On July 15 Venus, because its path is curving around southward, has an appulse with Regulus at 6 UT (2.4 degrees southwest of the star), but because Venus is slowing toward the time when it will move backward there is no RA. But there will be an eclong; see the last of the many events of July 19.

By July 16 at 11 UT, the circle into which Venus, Regulus, and Jupiter fit reaches a minimum diameter of 5.6 degrees.

The young Moon, which was down in front of the Sun on July 16, now comes cruising into the picture, first on July 18 passing 4 degrees south of Jupiter (eclong 14:45 UT, appulse 15:27, RA 17:40).


At July 18 16 UT, the circle into which Venus, Jupiter, and the (center of) the Moon fit reaches a minimum diameter of 5.9 degrees.

And at 20 UT the circle into which Jupiter, Regulus, and the Moon fit reaches a minimum of 5.4 degrees.

Then on July 19 the Moon passes only 0.4 degree south of Venus: eclong and appulse virtually simultaneous at 0:51 UT, RA at 1:08. The apparent width of the Moon is about half a degree, exaggerated by 2 in the picture. From northern parts of the Earth it appears a bit farther south. But it occults – hides – Venus as seen from the southern Pacific (diagram in Astronomical Calendar 2015, page 59).

And the Moon passes 3.2 degrees south of Regulus (eclong 0:53 UT, appulse 1:22, RA 2:15).

Not surprisingly it is in the middle of all this, July 19 1 UT, that the circle into which Venus, Regulus, and the Moon fit has shrunk to a minimum diameter of only 3.2 degrees.

Though the curve of Venus’s path never takes it due south of Regulus in RA, it does, just, take it to an eclong (south of the star in relation to the ecliptic), on July 19 about 2:30 UT. And then back in early August. See Venus’s curve (the planet Venus’s curve) in the Venus chart, Astronomical Calendar 2015 page 41.

All this that happens around July 15 to 19 takes place fairly conveniently in the evening sky, about 34 degrees away from the setting Sun.

I learned how to calculate these gatherings in circles from a chapter in Astronomical Algorithms by Jean Meeus, who calls them “trios.” He does not say how to calculate the minimal circle for four bodies; perhaps it is mathematically next to impossible.

You will have noticed another celestial body that might be in the picture but difficult to see.

Now I must get back to what I was doing two or three hours ago when I realized that I had to tackle this, which happened to be thinking out the Venus section for Astronomical Calendar 2016.

5 thoughts on “Four-body problem”

  1. Now that we finally have some clear blue skies with only a few cumulus clouds billowing about, I was finally able to locate Venus today (Saturday, August 8) with my telescope, only 12 degrees from the Sun.

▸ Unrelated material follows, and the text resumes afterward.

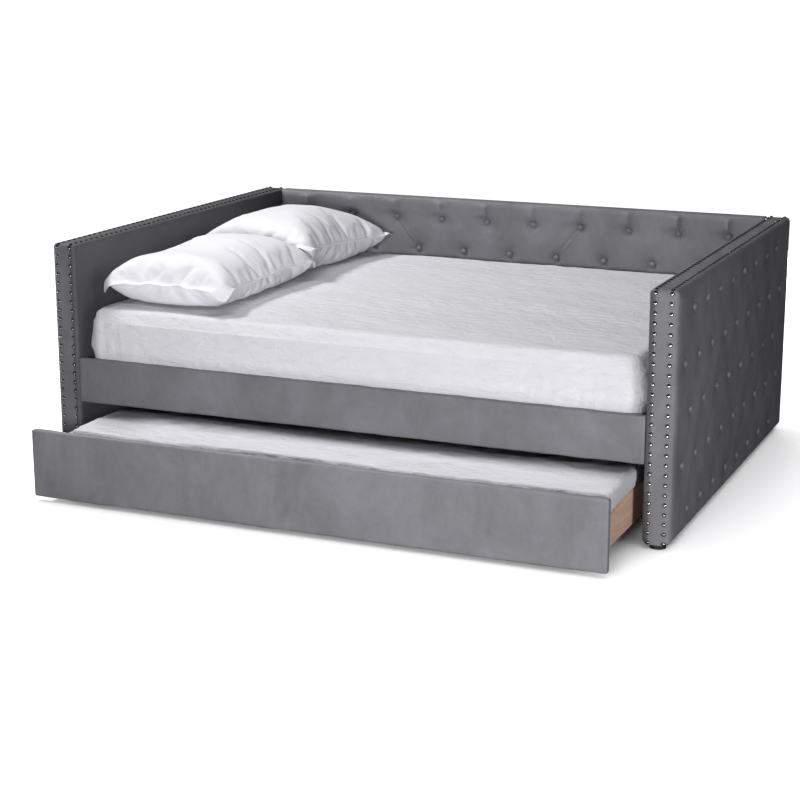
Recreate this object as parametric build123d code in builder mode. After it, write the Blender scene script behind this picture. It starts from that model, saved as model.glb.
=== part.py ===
from build123d import *
import os

# Upholstered day bed with a pull-out trundle, in millimetres.
# X runs along the bed, -Y is the front where the trundle comes out, +Z is up.
# The origin is on the floor, under the middle of the bed with its trundle part way out.

# ---- driving dimensions ----
bed_length = 2280          # over both arms
bed_depth = 1670           # from the arms' front faces to their rear faces
bed_height = 846           # floor to the top of the upholstery
arm_thickness = 92
foot_height = 16           # the upholstery stops this far above the floor
corner_radius = 15         # of the arms' top corners, seen from the side
edge_radius = 14           # where a padded face turns over its edge

padding = 20               # foam and velvet on a face
skin = 4                   # velvet and wadding round an edge
ply = 4
post_width = 40
back_thickness = 52

rail_thickness = 27
rail_bottom = 278
rail_top = 437
rear_rail_thickness = 22
rear_rail_top = 395
ledger_width = 30
ledger_bottom = 317
slat_thickness = 18
slat_bottom = 352
slat_count = 14
slat_width = 70

mattress_length = 2030
mattress_width = 1526
mattress_thickness = 252

pull_out = 332             # how far the trundle stands out of the bed as modelled
trundle_length = 2070
trundle_front_thickness = 26
trundle_front_bottom = 17
trundle_front_top = 255
box_board = 18
box_outer_x = 1010
box_inner_depth = 1000
box_bottom = 70
box_top = 200
cleat_width = 60
cleat_height = 25
box_slat_thickness = 15
box_slat_count = 13
box_slat_width = 60

wheel_radius = 25
wheel_width = 20
wheel_bore_radius = 3.05
axle_radius = 3
caster_x = 900
caster_plate = 60
sheet_metal = 2.5

nail_radius = 7
nail_height = 4
button_radius = 11
button_height = 7
dimple_bottom_radius = 13
dimple_top_radius = 42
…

It was beautiful to see its razor thin crescent against a blue blue sky with occasional white cotton candy clouds drifting through the scene. Jack has apparently had ample opportunity to view Venus in the daytime from his more northerly location, but I am now finally able to enjoy daytime views as well. A challenge, Mr. Gambino: can you view Venus with your telescope (or binoculars too I suppose) on the day of the inferior conjunction? I have done this on four occasions, but two of them were transits! The two non-transit inferior conjunction passages that I have observed were in October 2010 and January 2006. Good luck sir!

  2. It takes only two to tango, but when you have as many as these, should we call it ballet?

  3. Coming home this evening from the grocery store with my daughter, the western sky revealed a glorious sight, exactly as Guy described above. After arriving home, I was forced to let the frozen goods languish in the trunk of the car while I rushed inside to grab my camera and tripod, with a surprising result once I looked at the downloaded images. Jupiter was nowhere to be seen visually due to the clouds, but appeared as a faint dot in the images . . . Image documentation of Guy’s discussion is available here: (first two images)

  4. Tango, eh? As I’ve sa9d before en francais, La lune et l’ocean, dansent ensemble main en main… the moon and the ocean danse together, Aaaah! Is so beautiful to watch the tide come in as the moon rises.

  5. Just almost more that I could bear but I hung on every word and got more of it than ever before. Great clear and detailed explanation. Thank you very much. I’m SO looking forward to this.